### Objective:
Reproduce exactly the lines of the material beneath, from the line that contains "Keep writing the" to the line that contains "of a moulded", both included, and no other lines.
▼▼▼
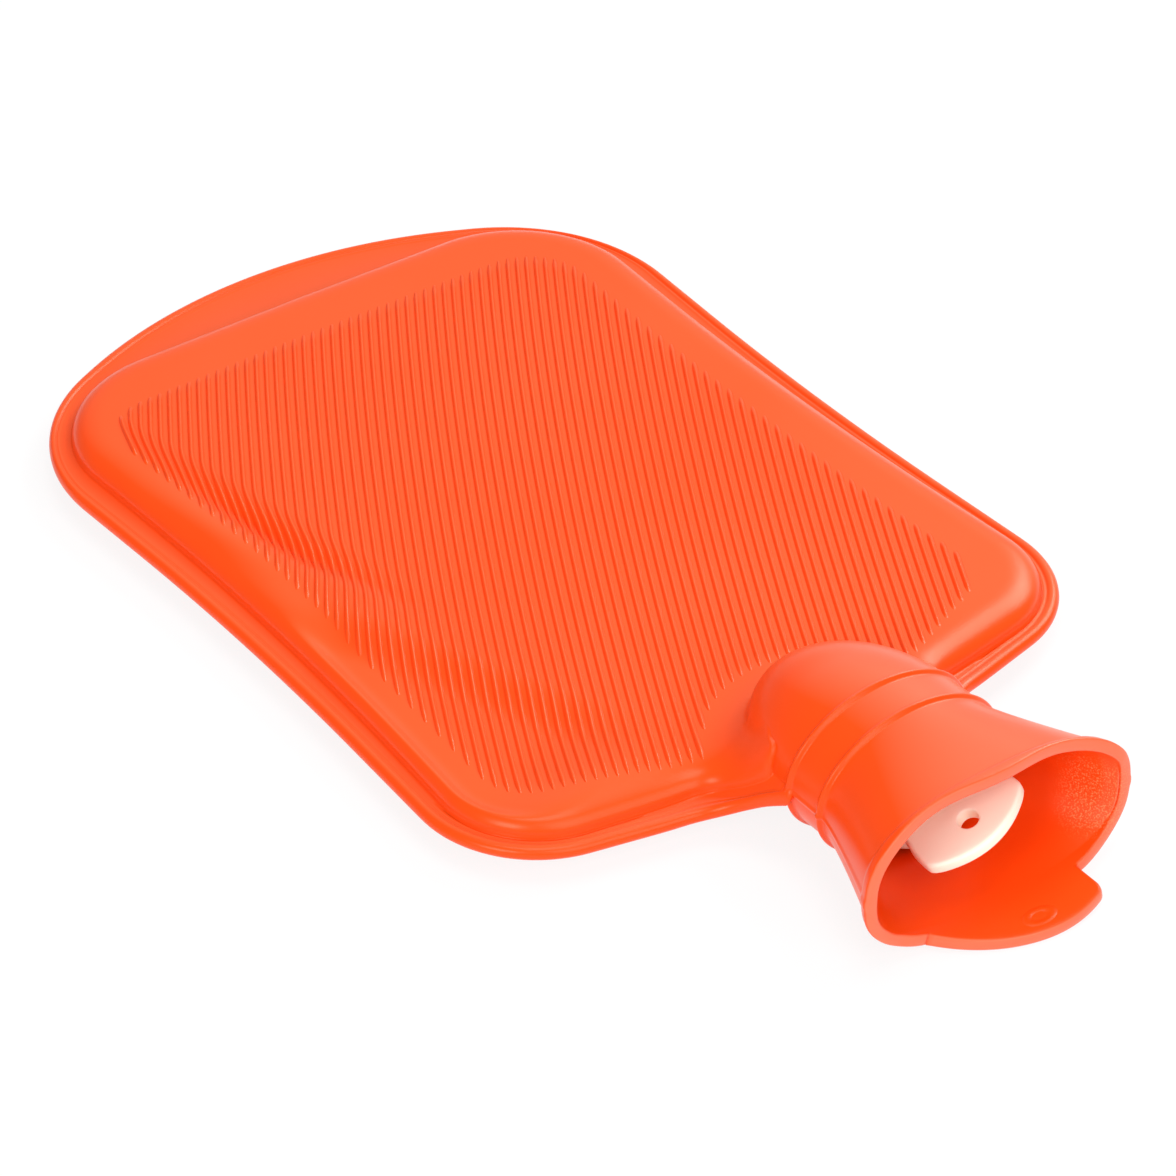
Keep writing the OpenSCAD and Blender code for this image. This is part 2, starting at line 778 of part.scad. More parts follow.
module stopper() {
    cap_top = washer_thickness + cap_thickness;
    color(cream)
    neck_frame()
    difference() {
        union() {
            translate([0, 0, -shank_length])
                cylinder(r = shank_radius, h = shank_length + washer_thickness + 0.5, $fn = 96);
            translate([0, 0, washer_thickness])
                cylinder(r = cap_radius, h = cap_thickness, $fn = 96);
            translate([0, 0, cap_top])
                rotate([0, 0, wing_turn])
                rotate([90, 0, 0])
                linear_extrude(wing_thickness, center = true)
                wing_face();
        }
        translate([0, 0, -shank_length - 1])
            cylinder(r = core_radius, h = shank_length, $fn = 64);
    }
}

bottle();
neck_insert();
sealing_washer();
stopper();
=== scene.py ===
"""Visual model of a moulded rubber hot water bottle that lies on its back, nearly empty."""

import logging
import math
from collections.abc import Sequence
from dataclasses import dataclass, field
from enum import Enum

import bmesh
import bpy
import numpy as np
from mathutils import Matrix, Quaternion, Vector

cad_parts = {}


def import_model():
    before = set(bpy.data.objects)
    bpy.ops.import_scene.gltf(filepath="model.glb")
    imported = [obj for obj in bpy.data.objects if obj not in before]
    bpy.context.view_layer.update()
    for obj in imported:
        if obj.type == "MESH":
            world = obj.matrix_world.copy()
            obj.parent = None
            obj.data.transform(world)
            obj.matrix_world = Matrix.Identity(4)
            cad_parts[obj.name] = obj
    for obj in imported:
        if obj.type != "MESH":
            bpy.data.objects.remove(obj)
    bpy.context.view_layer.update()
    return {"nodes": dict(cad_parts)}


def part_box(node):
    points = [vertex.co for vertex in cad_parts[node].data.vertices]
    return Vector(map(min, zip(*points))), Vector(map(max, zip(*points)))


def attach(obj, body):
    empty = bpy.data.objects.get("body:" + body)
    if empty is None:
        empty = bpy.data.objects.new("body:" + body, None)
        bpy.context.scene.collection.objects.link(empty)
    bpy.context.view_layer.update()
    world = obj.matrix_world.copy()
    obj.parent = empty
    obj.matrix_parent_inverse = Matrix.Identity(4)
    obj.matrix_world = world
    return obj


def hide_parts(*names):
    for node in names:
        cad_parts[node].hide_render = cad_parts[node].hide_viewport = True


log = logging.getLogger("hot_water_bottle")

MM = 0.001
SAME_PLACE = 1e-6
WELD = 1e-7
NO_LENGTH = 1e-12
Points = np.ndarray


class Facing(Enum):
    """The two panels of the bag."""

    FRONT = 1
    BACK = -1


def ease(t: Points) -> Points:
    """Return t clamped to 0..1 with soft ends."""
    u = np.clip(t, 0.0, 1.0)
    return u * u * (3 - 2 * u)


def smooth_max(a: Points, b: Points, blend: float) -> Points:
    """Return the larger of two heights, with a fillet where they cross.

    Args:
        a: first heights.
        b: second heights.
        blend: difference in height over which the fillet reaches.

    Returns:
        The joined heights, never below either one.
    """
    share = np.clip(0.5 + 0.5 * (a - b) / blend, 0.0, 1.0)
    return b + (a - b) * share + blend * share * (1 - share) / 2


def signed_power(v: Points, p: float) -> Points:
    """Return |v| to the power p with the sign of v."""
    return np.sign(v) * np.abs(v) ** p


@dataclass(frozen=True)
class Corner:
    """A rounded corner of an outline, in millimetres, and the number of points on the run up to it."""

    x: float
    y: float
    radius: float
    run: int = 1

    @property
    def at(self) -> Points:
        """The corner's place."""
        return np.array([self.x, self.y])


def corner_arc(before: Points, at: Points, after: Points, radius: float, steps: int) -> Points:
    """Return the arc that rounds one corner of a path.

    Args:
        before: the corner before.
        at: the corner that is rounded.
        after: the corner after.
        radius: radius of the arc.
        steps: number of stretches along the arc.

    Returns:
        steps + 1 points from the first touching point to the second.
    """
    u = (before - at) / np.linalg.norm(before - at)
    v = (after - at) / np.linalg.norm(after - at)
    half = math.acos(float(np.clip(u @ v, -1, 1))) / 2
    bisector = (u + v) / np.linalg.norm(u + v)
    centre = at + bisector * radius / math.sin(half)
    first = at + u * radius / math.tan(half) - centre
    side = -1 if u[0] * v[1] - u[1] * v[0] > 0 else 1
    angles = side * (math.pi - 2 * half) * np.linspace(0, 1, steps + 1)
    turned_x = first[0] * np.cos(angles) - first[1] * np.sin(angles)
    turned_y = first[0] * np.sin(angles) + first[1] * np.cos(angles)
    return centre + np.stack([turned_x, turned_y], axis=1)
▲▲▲
▼▼▼
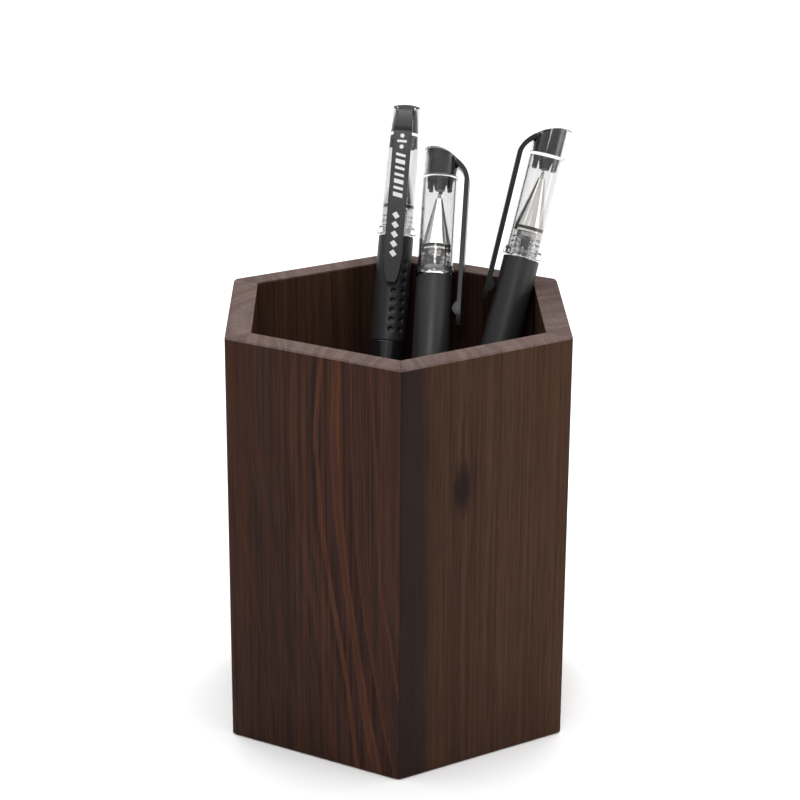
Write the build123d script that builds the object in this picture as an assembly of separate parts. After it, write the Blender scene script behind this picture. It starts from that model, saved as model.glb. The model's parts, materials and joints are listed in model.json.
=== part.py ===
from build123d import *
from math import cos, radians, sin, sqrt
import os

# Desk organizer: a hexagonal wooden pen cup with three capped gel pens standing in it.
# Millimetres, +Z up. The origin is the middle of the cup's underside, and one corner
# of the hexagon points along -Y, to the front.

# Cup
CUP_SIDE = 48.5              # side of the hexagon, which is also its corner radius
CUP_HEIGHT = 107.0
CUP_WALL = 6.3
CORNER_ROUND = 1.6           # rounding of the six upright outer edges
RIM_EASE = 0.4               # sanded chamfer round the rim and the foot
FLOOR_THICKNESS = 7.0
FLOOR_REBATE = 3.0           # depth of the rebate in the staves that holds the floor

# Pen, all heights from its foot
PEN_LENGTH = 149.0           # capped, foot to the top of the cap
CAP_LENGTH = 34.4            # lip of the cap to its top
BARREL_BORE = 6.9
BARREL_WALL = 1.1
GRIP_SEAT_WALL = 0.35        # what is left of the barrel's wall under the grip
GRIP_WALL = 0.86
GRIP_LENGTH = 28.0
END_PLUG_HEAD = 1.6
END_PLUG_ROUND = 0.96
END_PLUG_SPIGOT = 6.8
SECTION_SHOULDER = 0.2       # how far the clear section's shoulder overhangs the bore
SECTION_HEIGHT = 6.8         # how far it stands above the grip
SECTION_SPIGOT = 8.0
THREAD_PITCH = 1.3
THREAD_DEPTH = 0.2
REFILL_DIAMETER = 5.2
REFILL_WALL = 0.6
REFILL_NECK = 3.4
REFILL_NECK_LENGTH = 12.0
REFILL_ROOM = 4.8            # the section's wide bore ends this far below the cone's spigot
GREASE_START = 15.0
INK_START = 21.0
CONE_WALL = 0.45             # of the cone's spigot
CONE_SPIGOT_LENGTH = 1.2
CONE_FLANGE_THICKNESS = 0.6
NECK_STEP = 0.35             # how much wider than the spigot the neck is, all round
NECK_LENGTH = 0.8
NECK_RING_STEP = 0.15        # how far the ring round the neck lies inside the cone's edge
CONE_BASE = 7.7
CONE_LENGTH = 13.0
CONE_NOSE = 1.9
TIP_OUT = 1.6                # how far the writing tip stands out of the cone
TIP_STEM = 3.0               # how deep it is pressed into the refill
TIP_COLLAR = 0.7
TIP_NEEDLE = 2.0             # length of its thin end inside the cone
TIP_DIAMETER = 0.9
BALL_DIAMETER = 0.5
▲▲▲
### Solution for this task:
Keep writing the OpenSCAD and Blender code for this image. This is part 2, starting at line 778 of part.scad. More parts follow.
module stopper() {
    cap_top = washer_thickness + cap_thickness;
    color(cream)
    neck_frame()
    difference() {
        union() {
            translate([0, 0, -shank_length])
                cylinder(r = shank_radius, h = shank_length + washer_thickness + 0.5, $fn = 96);
            translate([0, 0, washer_thickness])
                cylinder(r = cap_radius, h = cap_thickness, $fn = 96);
            translate([0, 0, cap_top])
                rotate([0, 0, wing_turn])
                rotate([90, 0, 0])
                linear_extrude(wing_thickness, center = true)
                wing_face();
        }
        translate([0, 0, -shank_length - 1])
            cylinder(r = core_radius, h = shank_length, $fn = 64);
    }
}

bottle();
neck_insert();
sealing_washer();
stopper();
=== scene.py ===
"""Visual model of a moulded rubber hot water bottle that lies on its back, nearly empty."""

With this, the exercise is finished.